Isolation | Michael Lowndes

Friday 17 April 2020

These strange and worrying days are not without some consolation. My self-isolation exercise is a daily dog walk that takes me across the hills and fields and through the woods and vales of Hampstead Heath. I have witnessed spring unfurl itself with a never before experienced intimacy.

I have had time to revisit the familiar landscape and only now properly understand that an old ditch is actually the ancient boundary between Hampstead and Tottenhall (as in Tottenham Court Road) first recorded in 986.

The View from the Heath

That a deep and beautifully wooded gully just south of Kenwood is a source of the Fleet River.

That an incongruous brick viaduct over another deep vale is evidence of a failed speculation for 28 villas in 1840 for what would have been one of the earliest ‘rus in urbe’ suburban developments in London.
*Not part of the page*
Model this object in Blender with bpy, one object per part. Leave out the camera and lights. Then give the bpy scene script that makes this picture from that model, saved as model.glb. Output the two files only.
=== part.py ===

The Heath was preserved for public use in perpetuity by the far sighted actions of public bodies and private individuals in the 19th and 20th Centuries. It now provides an amenity of incalculable benefit in physical and mental health terms.
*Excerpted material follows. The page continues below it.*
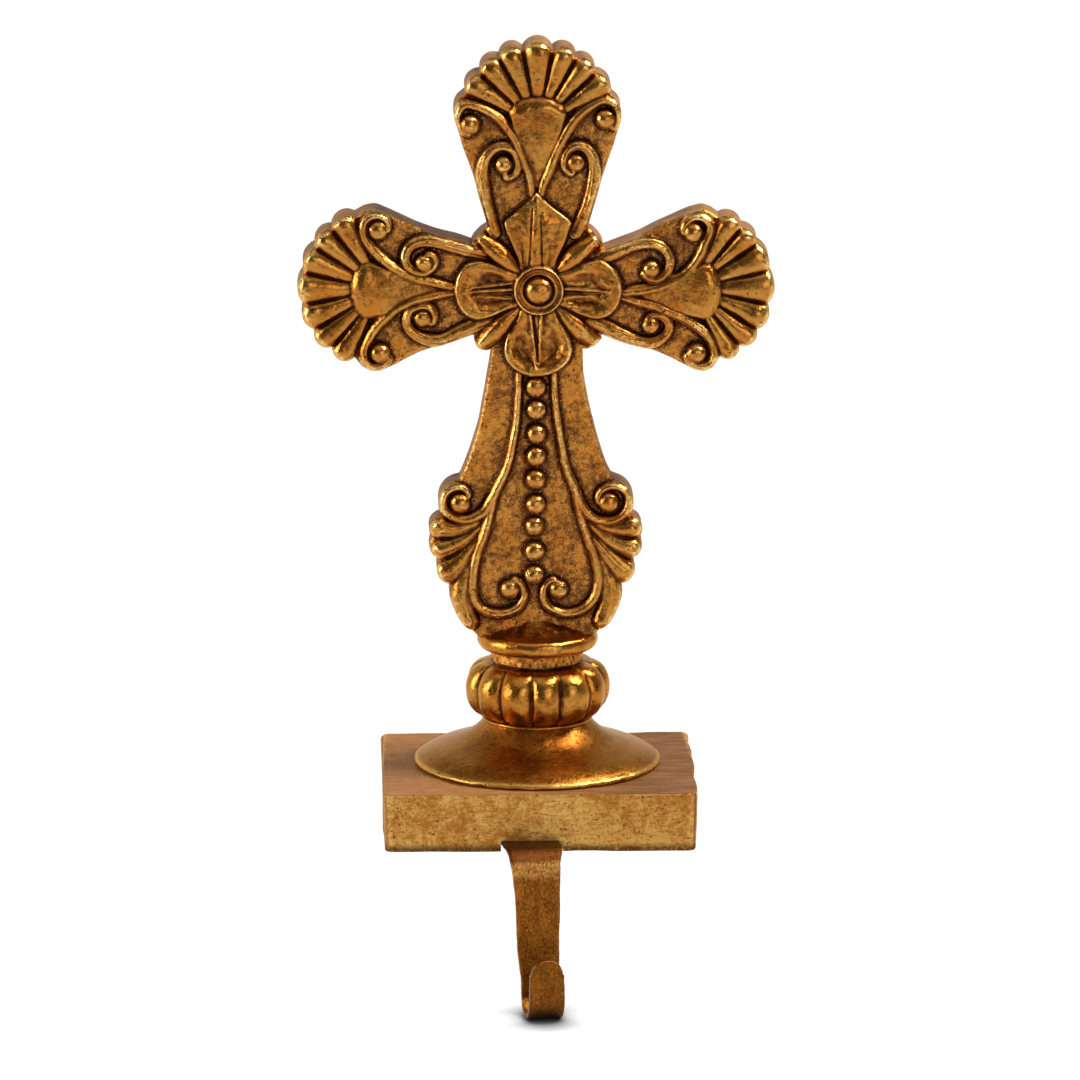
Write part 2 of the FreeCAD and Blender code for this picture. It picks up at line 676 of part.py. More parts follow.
def hook_blank(under, bottom, tip_z, saddle_y):
    """The tapered outline that the strip was cut to, as two upright prisms before and behind the saddle."""
    def prism(points, near, far):
        wire = Part.makePolygon([Vector(x, near, z) for x, z in points + points[:1]])
        return Part.Face(wire).extrude(Vector(0, far - near, 0))

    top, shank = HOOK_WIDTH / 2, SHANK_WIDTH / 2
    low, tip = SADDLE_WIDTH / 2, TIP_WIDTH / 2
    high = under + 2 * HOOK_THICKNESS
    knee = under - HOOK_BEND - 2.0
    back = [(-top, high), (top, high), (top, under), (shank, knee), (low, bottom - 1.0),
            (-low, bottom - 1.0), (-shank, knee), (-top, under)]
    tip_start = tip_z - tip
    rest = prism(back, saddle_y, TONGUE_LENGTH + 1.0)
    front = [(-low, bottom - 1.0), (-tip, tip_start), (-tip, tip_z), (tip, tip_z), (tip, tip_start), (low, bottom - 1.0)]
    depth = 2 * SADDLE_RADIUS + 4 * HOOK_THICKNESS
    leg = prism(front, saddle_y - depth, saddle_y)
    round_tip = Part.makeCylinder(tip, depth, Vector(0, saddle_y - depth, tip_start), Vector(0, 1, 0))
    below = Part.makeBox(HOOK_WIDTH, depth, tip_start - bottom + 1.0, Vector(-top, saddle_y - depth, bottom - 1.0))
    leg = leg.common(round_tip.fuse(below))
    return rest.fuse(leg)


def make_screws():
    """Two pan-head screws that hold the tongue up against the roof of the channel."""
    under = PAD_THICKNESS + CHANNEL_DEPTH - HOOK_THICKNESS
    screws = []
    for place in screw_places():
        head = Part.makeCylinder(SCREW_HEAD_DIAMETER / 2, SCREW_HEAD_HEIGHT, Vector(0, place, under - SCREW_HEAD_HEIGHT))
        shank = Part.makeCylinder(SCREW_DIAMETER / 2, SCREW_LENGTH - SCREW_END_GAP, Vector(0, place, under))
        screw = head.fuse(shank)
        for turn in (0, 90):
            slot = Part.makeBox(SCREW_HEAD_DIAMETER * 0.6, SLOT_WIDTH, SLOT_DEPTH,
                                Vector(-SCREW_HEAD_DIAMETER * 0.3, -SLOT_WIDTH / 2, under - SCREW_HEAD_HEIGHT))
            slot.rotate(Vector(), Vector(0, 0, 1), turn)
            slot.translate(Vector(0, place, 0))
            screw = screw.cut(slot)
        screws.append(hook_placed(screw))
    return Part.makeCompound(screws)


def make_pad():
    """The thin sheet under the block, cut out round the channel of the hook."""
    width, length = BLOCK_WIDTH - 2 * PAD_INSET, BLOCK_DEPTH - 2 * PAD_INSET
    sheet = Part.makeBox(width, length, PAD_THICKNESS, Vector(-width / 2, -length / 2, 0))
    corners = [edge for edge in sheet.Edges if edge.BoundBox.ZLength > PAD_THICKNESS / 2]
    sheet = sheet.makeFillet(PAD_CORNER, corners)
    return sheet.cut(hook_placed(groove(CHANNEL_CLEARANCE + PAD_CLEARANCE, 2 * PAD_THICKNESS)))


def make_casting():
    """Block, foot, knop, collar and cross as one casting, with the channel cut under it."""
    casting = make_block().fuse([make_pedestal(), make_cross()])
    return casting.cut(make_channel())


os.makedirs("parts", exist_ok=True)
nodes = dict(casting=make_casting(), hook=make_hook(), hook_screws=make_screws(), pad=make_pad())
for name, shape in nodes.items():
    print(name, "solids", len(shape.Solids), "valid", shape.isValid(), "volume", round(shape.Volume, 1))
    shape.exportStep("parts/" + name + ".step")
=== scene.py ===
import math

import bpy
import numpy as np
from mathutils import Matrix, Vector
from mathutils.geometry import delaunay_2d_cdt


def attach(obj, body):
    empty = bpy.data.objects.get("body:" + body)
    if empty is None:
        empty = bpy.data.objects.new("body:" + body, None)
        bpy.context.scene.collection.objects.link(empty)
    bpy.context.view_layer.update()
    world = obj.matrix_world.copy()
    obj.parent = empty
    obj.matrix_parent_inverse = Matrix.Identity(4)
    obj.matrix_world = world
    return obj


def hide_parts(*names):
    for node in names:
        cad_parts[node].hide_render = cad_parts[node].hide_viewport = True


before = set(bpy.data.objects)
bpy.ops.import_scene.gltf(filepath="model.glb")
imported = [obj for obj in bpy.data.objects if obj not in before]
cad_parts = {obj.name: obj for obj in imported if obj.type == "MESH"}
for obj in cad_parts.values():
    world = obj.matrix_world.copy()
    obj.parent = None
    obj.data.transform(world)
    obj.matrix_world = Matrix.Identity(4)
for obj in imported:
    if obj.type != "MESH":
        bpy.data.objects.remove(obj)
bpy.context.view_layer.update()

# Lengths are in millimetres until a mesh is made.
MM = 0.001
random = np.random.default_rng(7)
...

In these last few weeks I have seen lots of Londoners taking refuge on the Heath and in its generous spaces. Just as they did in 1349 to escape the Black Death (they died); in 1524 to watch a predicted great flood destroy all London (they went home dry); in 1736 to wait for the forecast end of the world (it didn’t); in 1780 during the Gordon Riots when the stormed the Heath to burn down Kenwood House (they went home drunk instead) and on the last night of 1999 when they assembled to see London become stricken by the Millennium Bug (nothing happened).

The View from the Heath

However as we look down on the City in 2020 we suspect that nothing will ever be the same.

In the context of the current crisis it is now abundantly clear that we need to plan London with a greater generosity of space, internal and external, public and private. We will need to put health and wellbeing at the centre of all our considerations.